From the time a manuscript comes in, once accepted, it typically takes about a year, often less, to become a published book, including copyediting and proofreading, typesetting and indexing, reconciling all of the changes, and ultimately selecting a cover. In-house editor Yamile "Millie" Kahn manages this entire process.

"Once a book manuscript is finished, every author or editor wants it out tomorrow," said Cynthia Arnson, director of the Center's Latin American Program. "The Wilson Center's Press does a really good job of moving quickly through the various stages of editing and production without compromising quality." Arnson edited the book, Rethinking the Economics of War: The Intersection of Need, Creed, and Greed, published last year with former Center scholar I. William Zartman.

The Latin American Program has published a book or more with the Press each year. Arnson spoke of the tremendous challenge of compiling her book, a comparative volume with case studies from several regions, all with different histories and cultures. But having an in-house Press facilitated the process. She said, "I could walk up four floors to talk directly with our Press staff anytime and also had the advantage of the distribution network of a major university press."

Another book editor who recently worked with the Center's Press is Jan Kalicki, a non-residential public policy scholar at the Center. His book, Energy and Security: Toward a New Foreign Policy Strategy co-edited with colleague David Goldwyn, was published last year.

"This was an unusual international project involving 36 contributors from around the world, including current and former energy ministers, IEA and OPEC leaders, scholars, and practitioners," said Kalicki. "I was impressed by the excellent relationship with The Johns Hopkins University Press and the partnership in marketing the volume proactively in the scholarly, policy, and industry communities." He praised the Center's publishing committee for their candid, thorough feedback and spoke highly of Brinley and Kahn. "They are wonderful editors who worked seamlessly with us and the supporting cast from copy and art editors to printer."

The Press's books receive reviews in prestigious journals worldwide, and authors have served as commentators on public events in the broadcast and print media, most notably Kalicki, whose book on energy proved especially timely in the summer of 2005. One title last year even represented a new publishing stream. Trudy Huskamp Peterson's book, Final Acts: A Guide to Preserving the Records of Truth Commissions, was the Center's first book published online, with paperbacks available on demand through The Johns Hopkins University Press.

Before being accepted for publication, each manuscript must pass a rigorous peer review process. These peers—subject experts, scholars, and scholar alumni—read and review the manuscripts and offer their recommendations. "We work the Center's network carefully, seeking out people who understand the kinds of books we want to publish and who can critique the work done here," said Brinley.

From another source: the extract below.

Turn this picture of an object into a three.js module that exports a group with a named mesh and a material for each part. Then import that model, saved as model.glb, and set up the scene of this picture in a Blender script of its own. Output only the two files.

Next, the Publishing Committee—comprising directors of the Center's programs and other senior staff—reads the reviews and selects which manuscripts to publish. Michael Van Dusen, deputy director of the Center and chair of the Publishing Committee, said, "We give an opportunity to several preeminent scholars each year to publish their work. At the same time, the Center gets a unique opportunity to play a role in distributing superior scholarship."

Once the manuscripts are selected, the peer reviewers' comments help shape the final products. Kent Hughes, director of the Center's Program on Science, Technology, America, and the Global Economy, had a positive experience with the peer review process for his book, Building the Next American Century: The Past and Future of American Economic Competitiveness, which he wrote as a public policy scholar before joining the Center's staff.

An initial reviewer enjoyed the manuscript but suggested it could be enhanced by interviews. Hughes then modified his book, including interviews with current and former government officials and members of the private sector.

Published by the Press last year, the book was timely, arriving when the country was considering its long-term economic future, said Hughes, a former associate deputy secretary of commerce. "Nobody had written a history of the growth strategy that developed in the '80s, and I wanted to record the history before it faded," he said. "In retrospect, I realize how much the interviews taught me and contributed to a richer, more vivid description of the decade and a better book."

New Books on Anthropology, Migration
Last year, Woodrow Wilson Center Press published books by two members of the Kennan Institute's staff: Director Blair A. Ruble and Senior Associate Margaret Paxson. In January, the Center held book launches featuring each of these authors.

In Solovyovo: The Story of Memory in a Russian Village, co-published by Indiana University Press, Margaret Paxson takes us to a small village in the Russian north where a cluster of farmers has lived for centuries—in the time of tsars and feudal landlords; Bolsheviks and civil wars; collectivization and socialism; perestroika and open markets. Based on her anthropological fieldwork in that village, Paxson brings to life the everyday social and agricultural routines of the villagers as well as holiday observances, practices surrounding health and illness, the melding of Orthodox and communist traditions and their post–Soviet evolution, and the role of the calendar in regulating village lives. The result is a compelling ethnography of a Russian village, the first of its kind in modern, North American anthropology.

In Creating Diversity Capital: Transnational Migrants in Montreal, Washington, and Kyiv, co-published by The Johns Hopkins University Press, Blair Ruble seeks clues about how a city's capacity for urban social sustainability, termed "diversity capital," may expand under massive transnational migration. Ruble examines three cities that now receive large numbers of new immigrants but have long histories of division into just two communities of language and race: Montreal, Washington, and Kyiv. The book approaches this topic in terms of how the new immigrants live, work, and go to school and describes how the politics in each of these cities has changed, or failed to change, in the face of the new demographics. A special feature is the use of important new information on Kyiv from a set of surveys conducted by the Kennan Institute in 2001–2002.